Eventually it transpires that Larry is not your average enthusiast but the owner of a specialist Harley shop in the Florida Keys (hence the stainless steel parts, rather than chrome, which rusts) which customises four or five bikes a year for wealthy Floridians. For a price, Larry and his team will design and build the Harley of your dreams, a bike that perfectly fits your personality, whatever that might be.

"But if we decide to build you a bike," he says, holding up a small index finger, "there are two conditions. We decide when it's finished, and we also put the first 200 miles on the clock, so that we know it's perfect when we hand it over." And just how much would this service cost me? Larry looks me over; "If you want something worthwhile, you have got to start at around $25,000."

Larry has ridden his chopper all the way from the Keys to be here, and I can't help thinking that the nervous tick under his eye may have something to do with all the shock his spine has absorbed, in lieu of suspension, along the way. Were it so he would probably say that it was all worthwhile, for he has made it to Sturgis, South Dakota, for the 55th annual Sturgis Rally and Races - the largest Harley Davidson rally in the world. Every summer, Harley owners from all over the globe gather here to celebrate, erm, their Harley ownership. For that one week the otherwise unremarkable town of Sturgis (pop. 35,000), plays host to over 200,000 motorcyclists and their vehicles.

In the Rally HQ at the top of Main Street, there's a map of the world, and all are invited to mark their place of origin.
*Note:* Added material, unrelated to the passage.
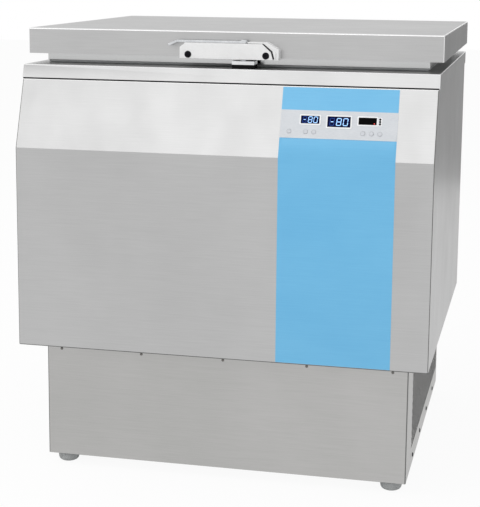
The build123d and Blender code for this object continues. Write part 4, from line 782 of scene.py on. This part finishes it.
# Machine: compressors, condenser, driers and bent copper pipes
TRAY = 24.0                     # upper face of the base tray
SHELL_LOW = TRAY + 17.0
SHELL_HIGH = SHELL_LOW + 178.0
WELD = SHELL_LOW + 97.9
SHELL_RADIUS = 82.0
SHELL_X = -215.0
SHELL_Y = (FRONT + 200, FRONT + 460)
STUB_END = SHELL_X + SHELL_RADIUS + 22
HIGH_PORT = SHELL_LOW + 120.0
LOW_PORT = SHELL_LOW + 75.0
FIN_X = (292.0, 340.0)
FIN_Y = (FRONT + 180, FRONT + 620)
FIN_Z = (TRAY + 23, TRAY + 205)
TUBE_PITCH = (FIN_Z[1] - FIN_Z[0]) / 4
TUBE_ROWS = [FIN_Z[0] + (row + 0.5) * TUBE_PITCH for row in range(4)]
TUBE_X = sum(FIN_X) / 2
DRIER_RADIUS = 15.0


def joined(*shapes):
    """One drawing from several, each turned into the first."""
    whole = shapes[0]
    for shape in shapes[1:]:
        mesh = mesh_of(shape)
        whole.from_mesh(mesh)
        bpy.data.meshes.remove(mesh)
    return whole


def moved(bm, matrix):
    bmesh.ops.transform(bm, matrix=matrix, verts=bm.verts)
    return bm


def tube(points, radius, bend=18.0, sides=14, arc=6):
    """A round tube along straight runs with bends of a radius, closed at both ends."""
    points = [Vector(point) for point in points]
    path = [points[0]]
    for before, corner, after in zip(points, points[1:], points[2:]):
        inward, outward = (before - corner).normalized(), (after - corner).normalized()
        turn = pi - inward.angle(outward)
        reach = min(bend, 0.48 * min((before - corner).length, (after - corner).length))
        centre = corner + (inward + outward).normalized() * (reach / cos(turn / 2)) if turn < pi else corner
        start = corner + inward * reach
        axis = (start - centre).cross(corner + outward * reach - centre)
        path += [centre + Matrix.Rotation(turn * i / arc, 3, axis) @ (start - centre) for i in range(arc + 1)]
    path.append(points[-1])
    bm = bmesh.new()
    side = (path[1] - path[0]).orthogonal().normalized()
    rings = []
    for i, point in enumerate(path):
        along = (path[min(i + 1, len(path) - 1)] - path[max(i - 1, 0)]).normalized()
        side = (side - along * side.dot(along)).normalized()
        across = along.cross(side)
        turns = [2 * pi * j / sides for j in range(sides)]
        rings.append([bm.verts.new(point + (side * cos(turn) + across * sin(turn)) * radius)
                      for turn in turns])
    bridge(bm, rings)
    close_ends(bm, rings)
    return bm


def compressor(y):
    """A hermetic shell: two drawn halves with a weld bead, a base plate, a terminal cover and port stubs."""
    belly = [(SHELL_RADIUS * cos(radians(a)) ** 0.4, SHELL_LOW + 17 * (1 - sin(radians(a))))
             for a in range(72, 0, -12)]
    bead = [(SHELL_RADIUS + 3 * sin(pi * i / 6), WELD + i) for i in range(7)]
    dome = [(SHELL_RADIUS * cos(radians(a)) ** 0.55, SHELL_HIGH - 34 * (1 - sin(radians(a))))
            for a in range(9, 82, 9)]
    profile = [(0, SHELL_LOW)] + belly + [(SHELL_RADIUS, SHELL_LOW + 17)] + bead
    profile += [(SHELL_RADIUS, SHELL_HIGH - 34)] + dome + [(0, SHELL_HIGH)]
    seat = Matrix.Translation((0, -SHELL_RADIUS + 4, SHELL_LOW + 87.5)) @ Matrix.Rotation(pi / 2, 4, "X")
    shapes = [lathe(profile, 72), rounded_plate(190, 150, 14, TRAY + 14, TRAY + 17, 0.6),
              moved(rounded_plate(54, 52, 6, 0, 24, 3.0), seat)]
    for height, offset in ((HIGH_PORT, -30), (LOW_PORT, 30)):
        shapes.append(tube([(50, offset, height), (SHELL_RADIUS + 22, offset, height)], 6.0))
        shapes.append(tube([(70, offset, height), (SHELL_RADIUS - 2, offset, height)], 10.0))
    return to_mesh(joined(*shapes), Matrix.Translation((SHELL_X, y, 0)))


for name, y in zip(("compressor_first_stage", "compressor_second_stage"), SHELL_Y):
    place(compressor(y), f"{name}_shell", compressor_paint, "cabinet", [name])

# Condenser: a pack of thin fins on four rows of tube with bends at the ends, between two end plates
fin = bmesh.new()
add_box(fin, (FIN_X[0], -0.15, FIN_Z[0]), (FIN_X[1], 0.15, FIN_Z[1]))
FIN_PITCH = 4.0
fin_count = int((FIN_Y[1] - FIN_Y[0] - 8) / FIN_PITCH) + 1
fin_places = [((0, FIN_Y[0] + 4 + FIN_PITCH * i, 0), (0, 0, 1)) for i in range(fin_count)]
place(repeated(to_mesh(fin), fin_places, fin_metal), "condenser_fins", fin_metal, "cabinet",
      ["condenser"])
ends = bmesh.new()
for y in (FIN_Y[0], FIN_Y[1] - 1.5):
    add_box(ends, (FIN_X[0], y, TRAY), (FIN_X[1], y + 1.5, FIN_Z[1]))
place(to_mesh(ends), "condenser_end_plates", galvanised, "cabinet")
serpentine = []
ends_y = (FIN_Y[0] - 8, FIN_Y[1] + 8)
for row, z in enumerate(TUBE_ROWS):
    serpentine += [(TUBE_X, ends_y[row % 2], z), (TUBE_X, ends_y[1 - row % 2], z)]
place(to_mesh(tube(serpentine, 4.8, 18)), "condenser_tube", copper, "cabinet")

# Filter driers, spun copper, on saddles in the same copper finish
driers = []
for x, y, z in ((120, FRONT + 130, TUBE_ROWS[0]), (30, FRONT + 330, LOW_PORT)):
    shape = lathe([(0, 0), (4.6, 0), (5.2, 5), (8, 9), (12.5, 13), (DRIER_RADIUS, 19), (DRIER_RADIUS, 101),
                   (12.5, 107), (8, 111), (5.2, 115), (4.6, 120), (0, 120)], 32)
    driers.append(moved(shape, Matrix.Translation((x, y, z)) @ Matrix.Rotation(-pi / 2, 4, "X")))
    saddle = bmesh.new()
    add_box(saddle, (x - 12, y + 48, TRAY), (x + 12, y + 72, z - 2))
    driers.append(saddle)
place(to_mesh(joined(*driers)), "spun_filter_driers", copper, "cabinet", ["filter_driers"])

FIRST, SECOND = SHELL_Y
HOT = FIN_Y[0] - 10
TAIL = FRONT + 667.8
TOP_ROW = TUBE_ROWS[3]
LOW_ROW = TUBE_ROWS[0]
RISER_TOP = 244.0               # the tails of the tank's coil meet the pipes here, under the floor
PIPES = (
    # Hot gas from the first compressor to the top of the condenser
    ((STUB_END, FIRST - 30, HIGH_PORT), (STUB_END + 50, FIRST - 30, HIGH_PORT),
     (STUB_END + 50, FIRST - 30, TOP_ROW), (STUB_END + 50, HOT - 50, TOP_ROW), (TUBE_X, HOT - 50, TOP_ROW),
     (TUBE_X, HOT, TOP_ROW)),
    # Liquid from the condenser through the first drier to the heat exchanger, and its return
    ((TUBE_X, HOT, LOW_ROW), (TUBE_X, FRONT + 100, LOW_ROW), (120, FRONT + 100, LOW_ROW),
     (120, FRONT + 130, LOW_ROW)),
    ((120, FRONT + 250, LOW_ROW), (120, FRONT + 290, LOW_ROW), (-2, FRONT + 290, LOW_ROW),
     (-2, FRONT + 260, LOW_ROW)),
    ((STUB_END, FIRST + 30, LOW_PORT), (-20, FIRST + 30, LOW_PORT)),
    # Second stage to the heat exchanger, through the second drier and up to the tank, and back
    ((STUB_END, SECOND - 30, HIGH_PORT), (-2, SECOND - 30, HIGH_PORT), (-2, FRONT + 260, HIGH_PORT)),
    ((30, FRONT + 260, LOW_PORT), (30, FRONT + 330, LOW_PORT)),
    ((30, FRONT + 450, LOW_PORT), (30, TAIL, LOW_PORT), (30, TAIL, RISER_TOP)),
    ((STUB_END, SECOND + 30, LOW_PORT), (-30, SECOND + 30, LOW_PORT), (-30, TAIL, LOW_PORT),
     (-30, TAIL, RISER_TOP)),
)
pipes = joined(*[tube(points, 4.0) for points in PIPES])
place(to_mesh(pipes), "bent_copper_pipes", copper, "cabinet", ["refrigerant_pipes"])

# Copies of CAD nodes with broken edges
for node, material, slot, edge, fold in (
    ("front_cover", casing_level, "casing_steel", 0.25, 1.4),
    ("rim_frame", casing_level, "casing_steel", 0.3, 1.6),
    ("lid_shell", casing_across, "casing_steel", 0.0, 1.6),
    ("cabinet_side_left", casing_level, "casing_steel", 0.25, 0),
    ("cabinet_side_right", casing_level, "casing_steel", 0.25, 0),
    ("cabinet_back", casing_level, "casing_steel", 0.25, 0),
    ("base_front_panel", base_steel, "casing_steel", 0.2, 1.4),
    ("base_rear_panel", base_steel, "casing_steel", 0.2, 0),
    ("inner_tank", tank_steel, "tank_steel", 0.3, 0),
    ("breaker_collar", liner_plastic, "liner_white", 0.8, 0),
    ("lid_liner", liner_steel, "tank_steel", 0.8, 0),
    ("lid_gasket", gasket_rubber, "gasket_grey", 0.4, 0),
    ("decor_panel", blue_film, "decor_blue", 0.1, 0),
    ("control_fascia", grey_film, "fascia_grey", 0.12, 0),
    ("latch_housing", latch_paint, "latch_white", 0.4, 0),
    ("latch_cover_plate", latch_paint, "latch_white", 0.3, 0),
    ("latch_screws", black_oxide, "screw_black", 0.3, 0),
    ("latch_lever", chrome, "lever_chrome", 0.6, 0),
    ("latch_spindle", chrome, "lever_chrome", 0.3, 0),
    ("striker_plate", striker_steel, "lever_chrome", 0.3, 0),
    ("striker_pad", pad_rubber, "striker_black", 0.6, 0),
    ("cabinet_hinge_leaves", hinge_steel, "casing_steel", 0.3, 0),
    ("lid_hinge_leaves", hinge_steel, "casing_steel", 0.3, 0),
    ("hinge_pins", zinc_plate, "screw_steel", 0.4, 0),
    ("fan_shroud", shroud_paint, "shroud_black", 0.3, 0),
    ("fan_motor", motor_paint, "motor_grey", 0.5, 0),
    ("electrical_box", box_paint, "box_grey", 0.6, 0),
    ("mains_inlet", black_plastic, "inlet_black", 0.25, 0),
    ("mains_rocker", black_plastic, "rocker_black", 0.3, 0),
    ("cascade_heat_exchanger", foam_cells, "foam_cream", 1.5, 0),
):
    dress(node, material, edge, fold)
for number in range(1, 7):
    dress(f"key_{number}", key_film, 0.1)

# CAD nodes that keep their own shape and get their finish
for node, material in (
    ("base_frame", galvanised),
    ("cabinet_floor", galvanised),
    ("cabinet_front_wall", galvanised),
    ("cabinet_foam", foam_cells),
    ("lid_foam", foam_cells),
    ("evaporator_coil", copper),
    ("temperature_probe", zinc_plate),
    ("control_module", module_plastic),
    ("control_board", board),
    ("compressor_grommets", pad_rubber),
):
    mesh = nodes[node].data
    mesh.materials.clear()
    mesh.materials.append(material)


# Studio, in metres

def background(tree, lit, white=1.0):
    """White to the camera and to mirrors, a softer level to everything else."""
    rays = add(tree, "ShaderNodeLightPath").outputs
    seen = rays["Is Camera Ray"]
    for ray in ("Is Glossy Ray", "Is Transmission Ray"):
        seen = add(tree, "ShaderNodeMath", {0: seen, 1: rays[ray]}, operation="MAXIMUM").outputs[0]
    return add(tree, "ShaderNodeMapRange", {"Value": seen, "To Min": lit, "To Max": white}).outputs[0]


def stage_piece(name, bm, material):
    mesh = mesh_of(bm, name)
    mesh.materials.append(material)
    piece = new_object(name, mesh)
    return piece


WORLD_LEVEL = 0.7               # what the world gives to matt surfaces
FLOOR_WHITE = 0.93              # share of plain white in the floor to the camera; the rest takes shadow
world = bpy.data.worlds.new("studio")
world.use_nodes = True
world.node_tree.nodes.clear()
sky = add(world.node_tree, "ShaderNodeBackground", {
    "Color": (1, 1, 1, 1), "Strength": background(world.node_tree, WORLD_LEVEL)})
add(world.node_tree, "ShaderNodeOutputWorld", {"Surface": sky.outputs[0]})
scene.world = world

floor_paper = empty_material("white_studio_floor")
tree = floor_paper.node_tree
paper = add(tree, "ShaderNodeBsdfDiffuse", {"Color": (0.9, 0.9, 0.9, 1)})
white = add(tree, "ShaderNodeEmission", {"Color": (1, 1, 1, 1), "Strength": 1.0})
mixed = add(tree, "ShaderNodeMixShader", {
    "Fac": background(tree, 0.0, FLOOR_WHITE), 1: paper.outputs[0], 2: white.outputs[0]})
add(tree, "ShaderNodeOutputMaterial", {"Surface": mixed.outputs[0]})
bm = bmesh.new()
bmesh.ops.create_grid(bm, x_segments=1, y_segments=1, size=14)
stage_piece("floor", bm, floor_paper)

# Large soft boxes: a long one high in front, which the slanted face mirrors, one behind, which the lid
# mirrors, and one overhead to the left, seen by no mirror, that gives the object its shape
for name, position, target, width, height, power, in_mirrors in (
    ("front_high", (0.05, -3.1, 2.4), (0.05, -0.3, 0.75), 4.9, 1.5, 20.2, True),
    ("behind_lid", (-0.6, 3.2, 1.9), (0, 0, 0.85), 5.0, 1.4, 4, True),
    ("overhead_left", (-2.2, -1.2, 3.4), (0, 0, 0.4), 2.4, 2.4, 40, False),
):
    light = bpy.data.lights.new(name, "AREA")
    light.shape = "RECTANGLE"
    light.size = width
    light.size_y = height
    light.energy = power
    lamp = new_object(name, light)
    lamp.location = position
    lamp.rotation_mode = "QUATERNION"
    lamp.rotation_quaternion = (Vector(target) - Vector(position)).to_track_quat("-Z", "Y")
    lamp.visible_camera = False
    lamp.visible_glossy = in_mirrors

# A grey card to the right and behind, outside the picture, which the right side mirrors
card_felt = empty_material("grey_studio_card")
tree = card_felt.node_tree
felt = add(tree, "ShaderNodeBsdfDiffuse", {"Color": (0.52, 0.52, 0.52, 1)})
add(tree, "ShaderNodeOutputMaterial", {"Surface": felt.outputs[0]})
bm = bmesh.new()
bm.faces.new([bm.verts.new((x, 1.3, z)) for x, z in ((0.5, 0.35), (3.0, 0.35), (3.0, 2.2), (0.5, 2.2))])
card = stage_piece("card", bm, card_felt)
card.visible_camera = False
card.visible_diffuse = False
card.visible_shadow = False

# Camera at the photograph's angle: turn, tilt and roll in degrees, focal length and rise of the picture in
# pixels of its long side
LONG_SIDE = 507.0
FOCAL = 1362.4
RISE = -61.0
TURN = 12.811
TILT = 9.517
ROLL = 0.480
camera_data = bpy.data.cameras.new("camera")
camera_data.lens = FOCAL * camera_data.sensor_width / LONG_SIDE
camera_data.shift_y = RISE / LONG_SIDE
camera_data.clip_end = 100
camera = new_object("camera", camera_data)
camera.matrix_world = (
    Matrix.Translation((0.5959, FRONT * MM - 2.4326, 0.9991))
    @ Matrix.Rotation(radians(TURN), 4, "Z")
    @ Matrix.Rotation(radians(90 - TILT), 4, "X")
    @ Matrix.Rotation(radians(ROLL), 4, "Z")
)
scene.camera = camera
scene.view_settings.view_transform = "Standard"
There are over 40 pins in Switzerland alone, one in Reykjavik and a couple each in Sydney and Hong Kong. Naturally, these devotees have flown their bikes into Los Angeles and ridden across the Rockies to be here: for Harley owners, Sturgis is Ascot, Glastonbury and Mecca all rolled into one. Say what you like about the bikes (and a reputation for unreliability has led many English riders to dismiss them as Hardly- Worthits), the dedication of the riders is staggering. By cross-referencing a red pin with the signing-in book, I learnt that somebody has made the journey from Lima, Peru, on a Heritage Softail.

But what about the violence, the drugs, the rape and pillage? Why is everybody behaving so politely? These days, says Larry, only those with a good credit rating can afford to partake in this particular American legend, and whatever they'd like you to think, most owners are reliable citizens with good jobs. And so they celebrate their membership of this elite club with lots of barbecued meat, watery beer and official merchandise, capturing those precious moments on video tape.

Perhaps Marlon Brando had an intimation of things to come when he was offered the role of a leather-clad bad boy in the seminal biker film The Wild One. After all, he ended up riding a Triumph.